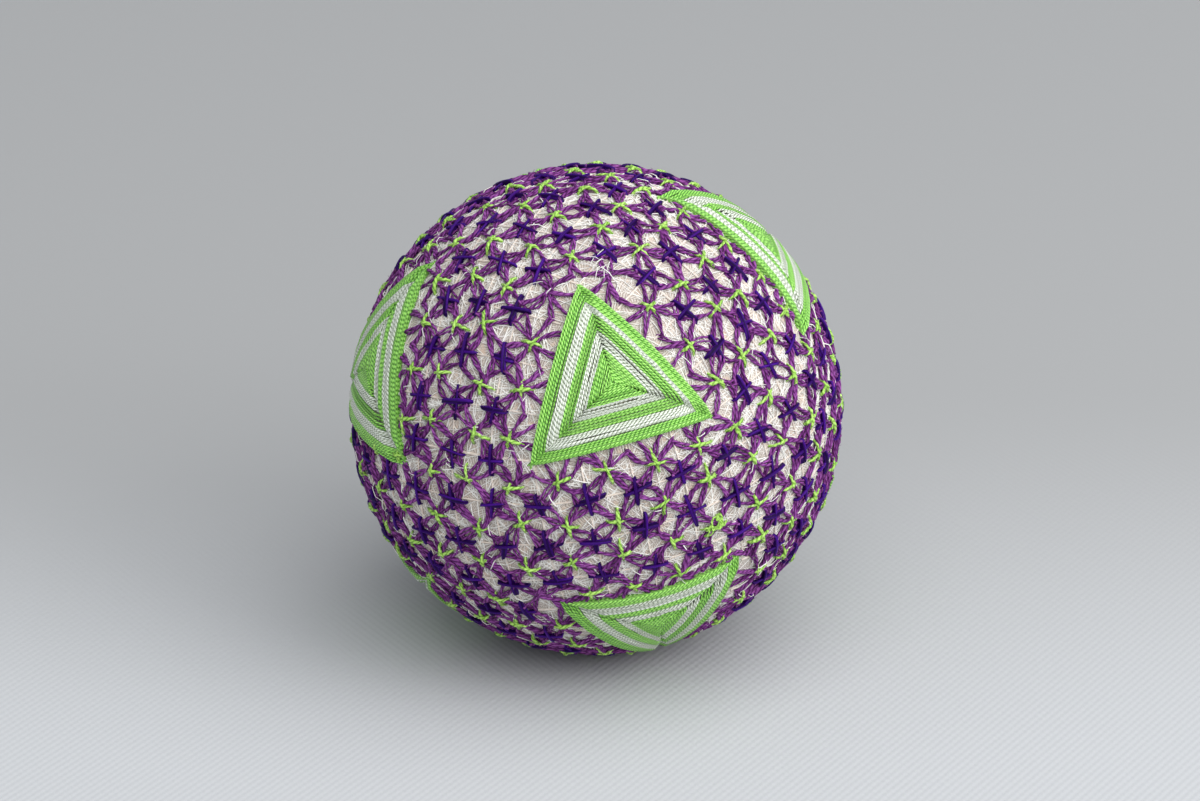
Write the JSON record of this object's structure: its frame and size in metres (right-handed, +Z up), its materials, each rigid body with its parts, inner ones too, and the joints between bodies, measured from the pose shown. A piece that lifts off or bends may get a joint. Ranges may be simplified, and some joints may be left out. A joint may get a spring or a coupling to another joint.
{
  "type": "temari ball",
  "caption": "Round thread-wound ball with raised triangles of laid thread at the corners between bands of stitched lattice, resting on a small flat spot.",
  "frame": {"origin": "middle of the flat spot on which the ball rests", "axes": "+Z up out of the rest spot, -Y towards the front, where one triangle faces the viewer, +X to the viewer's right"},
  "size_m": [0.0963, 0.0945, 0.0938],
  "materials": {
    "winding_thread": "matt white sewing thread, wound at random",
    "triangle_thread": "lime green and white twisted cotton with a slight sheen",
    "lattice_thread": "soft purple twisted cotton",
    "cross_thread": "violet blue twisted cotton with a sheen"
  },
  "bodies": {
    "root": {"wound_ball": "winding_thread", "upper_triangle_1": "triangle_thread", "upper_triangle_2": "triangle_thread", "upper_triangle_3": "triangle_thread", "upper_triangle_4": "triangle_thread", "lower_triangle_1": "triangle_thread", "lower_triangle_2": "triangle_thread", "lower_triangle_3": "triangle_thread", "lower_triangle_4": "triangle_thread"}
  },
  "joints": []
}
-.-.-
Would you copy out each line exactly as written?

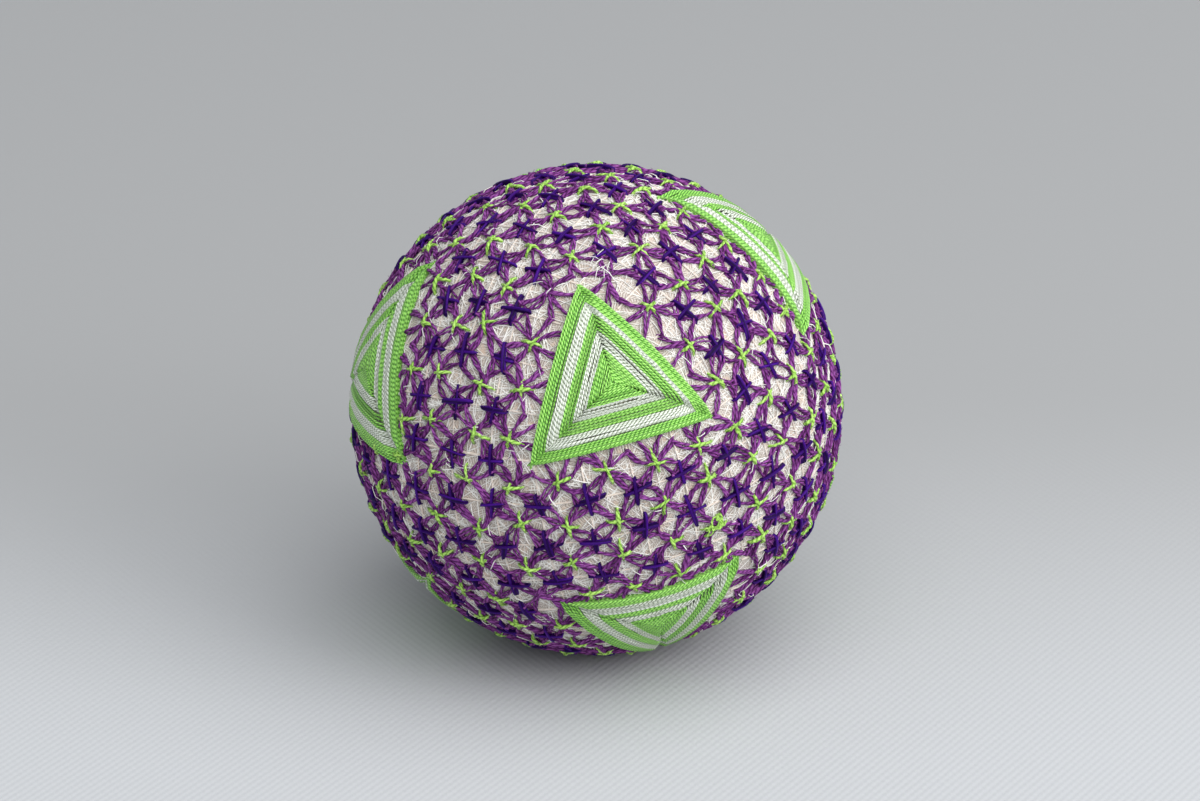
Write the JSON record of this object's structure: its frame and size in metres (right-handed, +Z up), its materials, each rigid body with its parts, inner ones too, and the joints between bodies, measured from the pose shown. A piece that lifts off or bends may get a joint. Ranges may be simplified, and some joints may be left out. A joint may get a spring or a coupling to another joint.
{
  "type": "temari ball",
  "caption": "Round thread-wound ball with raised triangles of laid thread at the corners between bands of stitched lattice, resting on a small flat spot.",
  "frame": {"origin": "middle of the flat spot on which the ball rests", "axes": "+Z up out of the rest spot, -Y towards the front, where one triangle faces the viewer, +X to the viewer's right"},
  "size_m": [0.0963, 0.0945, 0.0938],
  "materials": {
    "winding_thread": "matt white sewing thread, wound at random",
    "triangle_thread": "lime green and white twisted cotton with a slight sheen",
    "lattice_thread": "soft purple twisted cotton",
    "cross_thread": "violet blue twisted cotton with a sheen"
  },
  "bodies": {
    "root": {"wound_ball": "winding_thread", "upper_triangle_1": "triangle_thread", "upper_triangle_2": "triangle_thread", "upper_triangle_3": "triangle_thread", "upper_triangle_4": "triangle_thread", "lower_triangle_1": "triangle_thread", "lower_triangle_2": "triangle_thread", "lower_triangle_3": "triangle_thread", "lower_triangle_4": "triangle_thread"}
  },
  "joints": []
}